## WORK TO COMPLETE
Every line below that contains "joints" is to be copied.

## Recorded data
"""
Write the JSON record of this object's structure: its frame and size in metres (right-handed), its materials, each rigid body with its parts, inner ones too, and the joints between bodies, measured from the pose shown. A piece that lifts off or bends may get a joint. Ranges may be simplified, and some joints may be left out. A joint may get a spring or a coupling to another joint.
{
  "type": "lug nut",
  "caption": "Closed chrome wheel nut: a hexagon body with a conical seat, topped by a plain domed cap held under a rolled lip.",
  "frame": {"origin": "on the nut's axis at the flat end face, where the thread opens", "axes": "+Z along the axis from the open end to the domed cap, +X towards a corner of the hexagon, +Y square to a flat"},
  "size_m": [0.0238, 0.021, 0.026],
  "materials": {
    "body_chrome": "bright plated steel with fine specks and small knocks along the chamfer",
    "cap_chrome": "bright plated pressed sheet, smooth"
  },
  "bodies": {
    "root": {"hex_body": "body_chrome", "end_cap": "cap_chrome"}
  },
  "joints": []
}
"""
"""
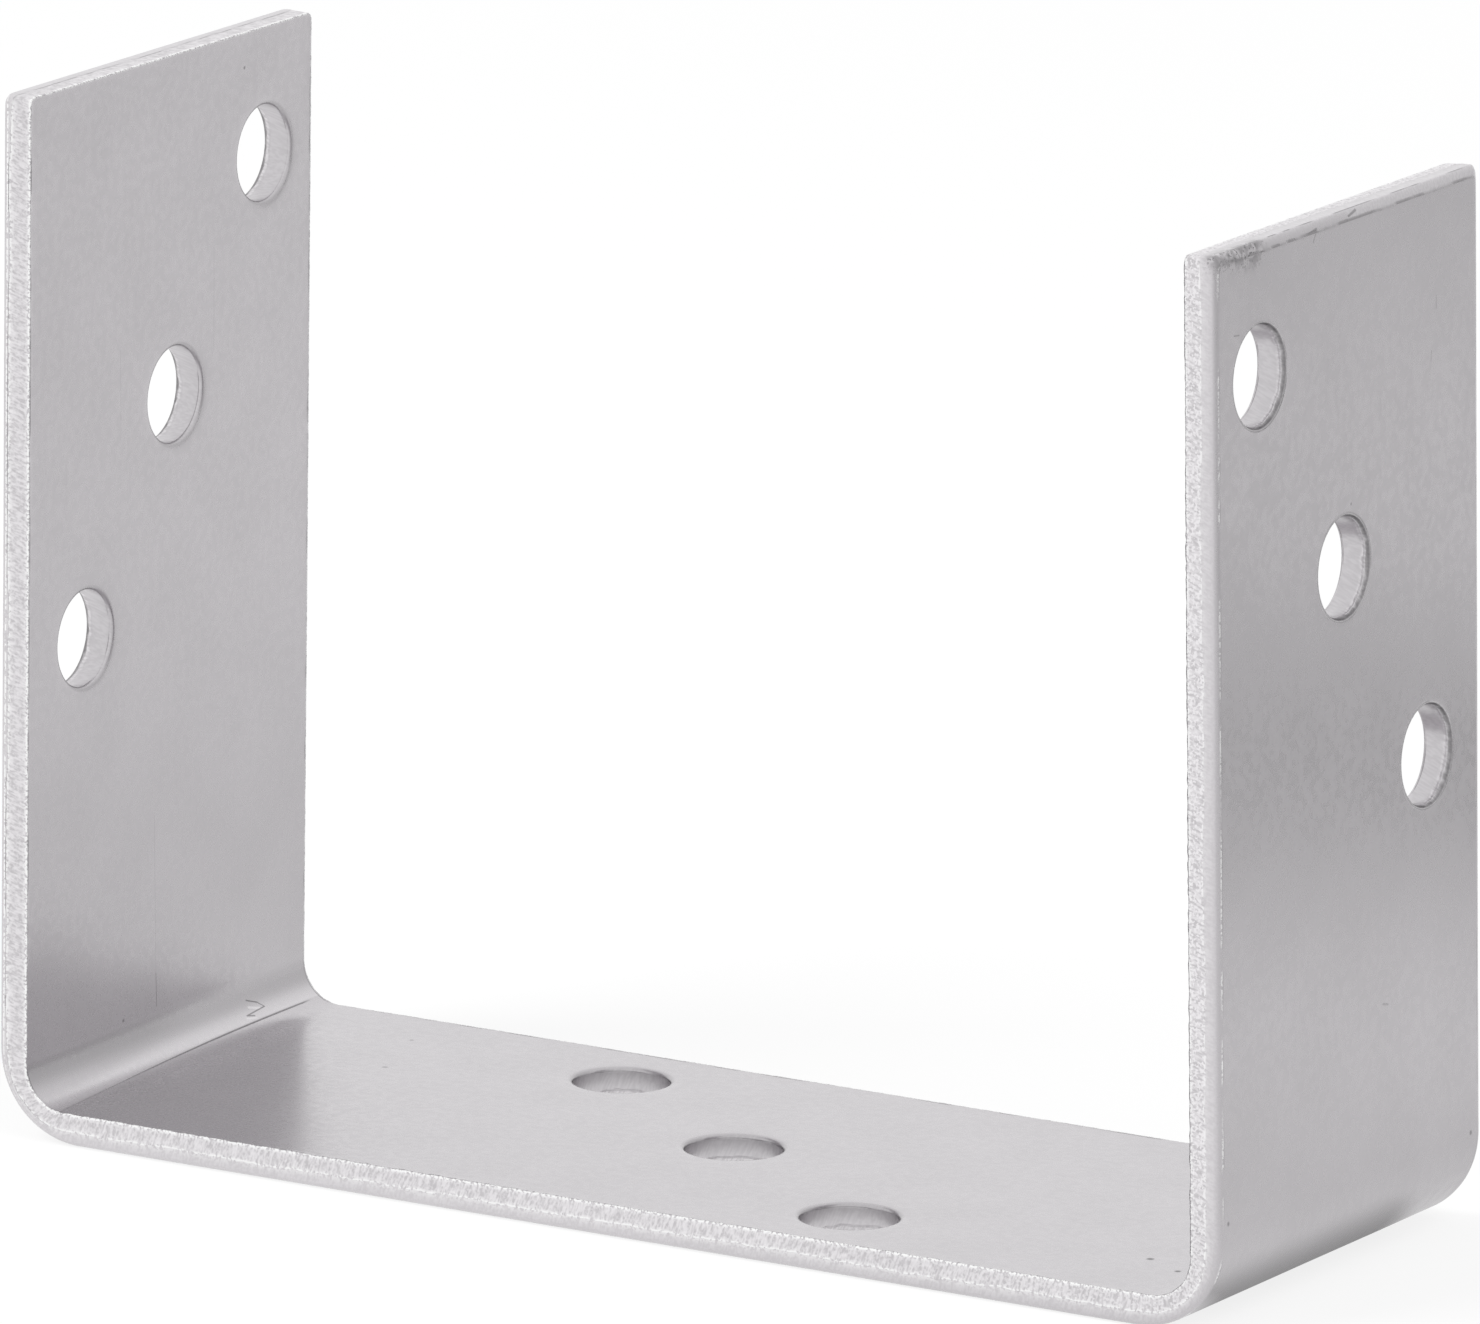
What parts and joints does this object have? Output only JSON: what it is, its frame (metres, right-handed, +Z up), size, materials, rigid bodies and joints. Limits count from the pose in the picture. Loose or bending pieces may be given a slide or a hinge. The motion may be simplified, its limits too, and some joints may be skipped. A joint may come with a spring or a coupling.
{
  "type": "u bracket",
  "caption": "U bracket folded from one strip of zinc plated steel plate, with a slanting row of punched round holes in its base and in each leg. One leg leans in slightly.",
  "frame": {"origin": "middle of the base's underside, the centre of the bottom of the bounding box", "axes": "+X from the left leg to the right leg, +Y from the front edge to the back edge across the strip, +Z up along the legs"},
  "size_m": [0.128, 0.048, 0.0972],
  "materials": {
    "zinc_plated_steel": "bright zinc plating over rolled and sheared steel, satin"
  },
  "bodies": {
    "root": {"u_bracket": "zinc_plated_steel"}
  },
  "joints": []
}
"""
"""
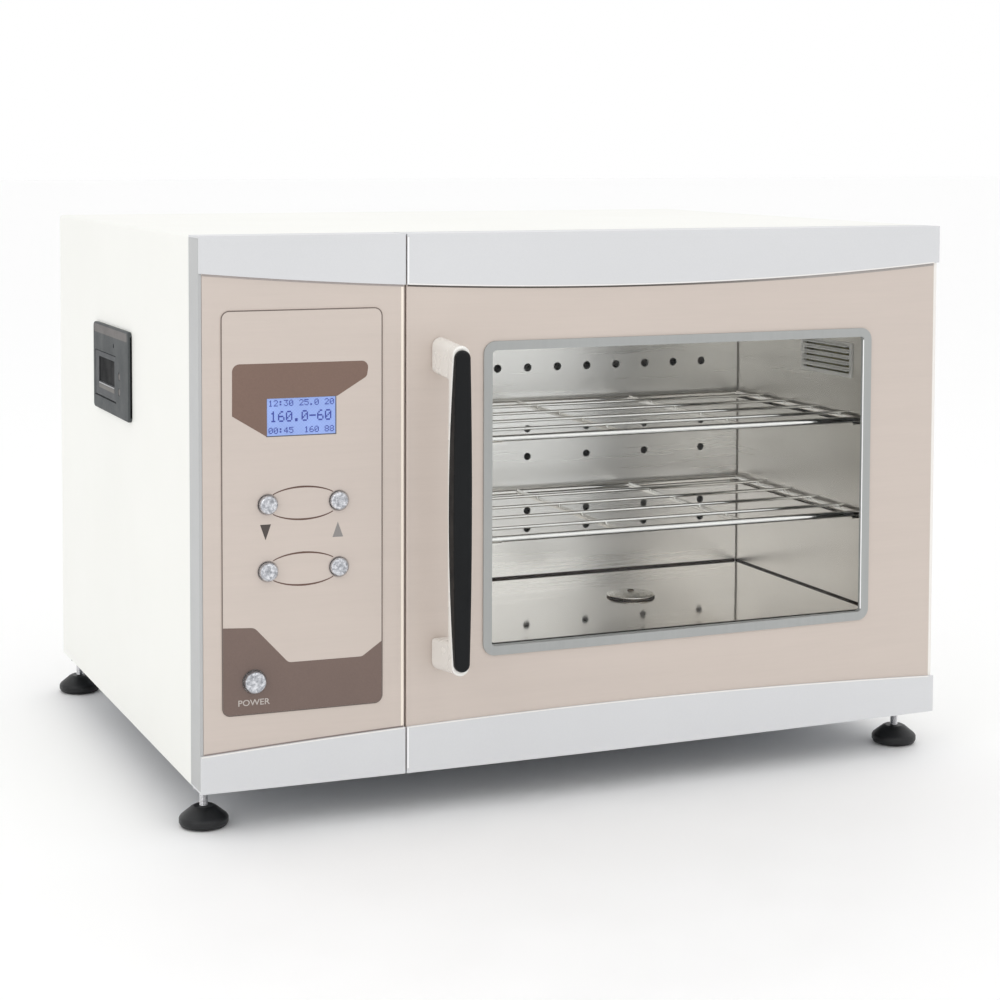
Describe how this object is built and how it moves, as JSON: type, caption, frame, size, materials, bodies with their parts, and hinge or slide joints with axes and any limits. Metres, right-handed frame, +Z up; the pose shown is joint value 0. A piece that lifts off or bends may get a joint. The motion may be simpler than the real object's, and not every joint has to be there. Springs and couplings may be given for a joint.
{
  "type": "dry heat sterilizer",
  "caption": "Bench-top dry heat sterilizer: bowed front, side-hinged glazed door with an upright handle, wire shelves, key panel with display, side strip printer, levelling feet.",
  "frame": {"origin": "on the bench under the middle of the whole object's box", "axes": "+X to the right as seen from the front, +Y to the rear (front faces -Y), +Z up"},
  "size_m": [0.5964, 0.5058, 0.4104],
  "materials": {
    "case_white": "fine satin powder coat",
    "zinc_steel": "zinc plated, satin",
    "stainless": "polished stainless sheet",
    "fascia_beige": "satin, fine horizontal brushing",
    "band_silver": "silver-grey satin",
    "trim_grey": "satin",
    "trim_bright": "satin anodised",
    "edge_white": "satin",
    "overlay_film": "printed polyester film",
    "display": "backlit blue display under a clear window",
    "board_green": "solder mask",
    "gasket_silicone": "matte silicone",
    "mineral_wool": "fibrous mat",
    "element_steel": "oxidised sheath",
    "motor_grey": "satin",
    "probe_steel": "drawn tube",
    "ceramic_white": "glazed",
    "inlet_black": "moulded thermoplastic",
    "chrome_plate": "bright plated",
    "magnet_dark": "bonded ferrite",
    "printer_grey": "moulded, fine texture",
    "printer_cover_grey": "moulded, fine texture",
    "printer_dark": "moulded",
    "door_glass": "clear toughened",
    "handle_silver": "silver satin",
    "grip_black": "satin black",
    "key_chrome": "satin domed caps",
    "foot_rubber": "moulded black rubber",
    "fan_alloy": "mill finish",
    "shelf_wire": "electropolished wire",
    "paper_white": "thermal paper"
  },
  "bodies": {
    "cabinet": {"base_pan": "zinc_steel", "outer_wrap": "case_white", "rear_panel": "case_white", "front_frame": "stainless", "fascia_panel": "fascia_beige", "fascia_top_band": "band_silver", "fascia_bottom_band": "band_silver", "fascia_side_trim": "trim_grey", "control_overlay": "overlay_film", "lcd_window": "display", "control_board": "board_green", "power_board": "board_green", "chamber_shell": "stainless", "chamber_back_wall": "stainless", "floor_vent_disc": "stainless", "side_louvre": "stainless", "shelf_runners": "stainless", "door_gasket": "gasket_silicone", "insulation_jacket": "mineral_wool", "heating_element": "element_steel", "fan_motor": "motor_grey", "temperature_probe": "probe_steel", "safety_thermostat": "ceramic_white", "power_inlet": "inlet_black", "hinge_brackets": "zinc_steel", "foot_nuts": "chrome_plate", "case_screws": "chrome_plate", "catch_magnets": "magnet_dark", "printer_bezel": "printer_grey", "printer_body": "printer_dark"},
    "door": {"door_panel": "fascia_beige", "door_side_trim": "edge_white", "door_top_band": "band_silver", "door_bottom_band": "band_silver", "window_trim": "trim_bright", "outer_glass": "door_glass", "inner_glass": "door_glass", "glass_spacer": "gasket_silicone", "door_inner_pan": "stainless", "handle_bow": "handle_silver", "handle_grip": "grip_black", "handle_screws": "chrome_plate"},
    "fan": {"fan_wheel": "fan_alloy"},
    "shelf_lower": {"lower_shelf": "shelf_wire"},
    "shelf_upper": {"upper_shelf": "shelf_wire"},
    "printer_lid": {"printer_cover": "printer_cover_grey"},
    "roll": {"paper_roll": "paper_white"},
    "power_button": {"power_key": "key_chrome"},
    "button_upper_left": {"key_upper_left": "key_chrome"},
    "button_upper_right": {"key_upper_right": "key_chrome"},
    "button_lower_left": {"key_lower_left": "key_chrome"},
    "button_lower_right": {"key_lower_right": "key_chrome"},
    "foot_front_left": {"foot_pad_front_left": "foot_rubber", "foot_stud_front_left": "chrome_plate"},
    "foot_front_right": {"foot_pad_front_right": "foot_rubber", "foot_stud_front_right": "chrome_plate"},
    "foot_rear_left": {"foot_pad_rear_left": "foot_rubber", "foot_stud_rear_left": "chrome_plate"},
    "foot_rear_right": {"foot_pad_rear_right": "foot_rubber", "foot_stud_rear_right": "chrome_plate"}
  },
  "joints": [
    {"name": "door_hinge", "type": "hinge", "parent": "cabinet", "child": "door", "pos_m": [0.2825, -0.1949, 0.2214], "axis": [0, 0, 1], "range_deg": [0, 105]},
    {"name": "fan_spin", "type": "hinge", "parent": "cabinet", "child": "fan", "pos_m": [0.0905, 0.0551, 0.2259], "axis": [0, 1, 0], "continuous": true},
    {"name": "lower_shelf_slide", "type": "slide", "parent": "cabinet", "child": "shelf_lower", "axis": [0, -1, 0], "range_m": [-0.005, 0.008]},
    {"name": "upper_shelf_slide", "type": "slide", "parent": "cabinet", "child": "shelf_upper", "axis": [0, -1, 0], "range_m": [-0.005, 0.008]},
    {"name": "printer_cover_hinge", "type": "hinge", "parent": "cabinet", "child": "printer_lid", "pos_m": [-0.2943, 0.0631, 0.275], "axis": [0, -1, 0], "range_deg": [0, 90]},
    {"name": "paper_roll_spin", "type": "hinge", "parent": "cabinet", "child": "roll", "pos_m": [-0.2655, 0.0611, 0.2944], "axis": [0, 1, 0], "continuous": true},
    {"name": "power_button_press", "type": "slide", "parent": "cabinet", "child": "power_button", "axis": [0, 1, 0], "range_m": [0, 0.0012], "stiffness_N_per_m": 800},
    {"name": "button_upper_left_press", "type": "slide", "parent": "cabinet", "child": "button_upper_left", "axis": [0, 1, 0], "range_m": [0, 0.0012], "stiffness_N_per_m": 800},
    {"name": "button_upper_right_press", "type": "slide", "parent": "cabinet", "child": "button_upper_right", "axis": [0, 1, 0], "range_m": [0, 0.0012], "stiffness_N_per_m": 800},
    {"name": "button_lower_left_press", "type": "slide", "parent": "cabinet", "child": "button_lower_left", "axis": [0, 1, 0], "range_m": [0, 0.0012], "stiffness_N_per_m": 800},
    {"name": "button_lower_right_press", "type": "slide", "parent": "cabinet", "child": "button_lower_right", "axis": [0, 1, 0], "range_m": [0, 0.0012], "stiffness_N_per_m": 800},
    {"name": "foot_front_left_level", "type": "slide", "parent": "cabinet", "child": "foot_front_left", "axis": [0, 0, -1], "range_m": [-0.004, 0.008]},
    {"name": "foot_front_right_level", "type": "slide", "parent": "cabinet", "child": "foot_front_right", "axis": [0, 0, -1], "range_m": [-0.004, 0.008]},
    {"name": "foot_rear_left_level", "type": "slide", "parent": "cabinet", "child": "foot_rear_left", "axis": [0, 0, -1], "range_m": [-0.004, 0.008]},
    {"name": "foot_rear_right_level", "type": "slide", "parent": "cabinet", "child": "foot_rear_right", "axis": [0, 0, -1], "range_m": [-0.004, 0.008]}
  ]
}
"""
## SOLUTION
Write the JSON record of this object's structure: its frame and size in metres (right-handed), its materials, each rigid body with its parts, inner ones too, and the joints between bodies, measured from the pose shown. A piece that lifts off or bends may get a joint. Ranges may be simplified, and some joints may be left out. A joint may get a spring or a coupling to another joint.
  "joints": []
What parts and joints does this object have? Output only JSON: what it is, its frame (metres, right-handed, +Z up), size, materials, rigid bodies and joints. Limits count from the pose in the picture. Loose or bending pieces may be given a slide or a hinge. The motion may be simplified, its limits too, and some joints may be skipped. A joint may come with a spring or a coupling.
  "joints": []
Describe how this object is built and how it moves, as JSON: type, caption, frame, size, materials, bodies with their parts, and hinge or slide joints with axes and any limits. Metres, right-handed frame, +Z up; the pose shown is joint value 0. A piece that lifts off or bends may get a joint. The motion may be simpler than the real object's, and not every joint has to be there. Springs and couplings may be given for a joint.
  "joints": [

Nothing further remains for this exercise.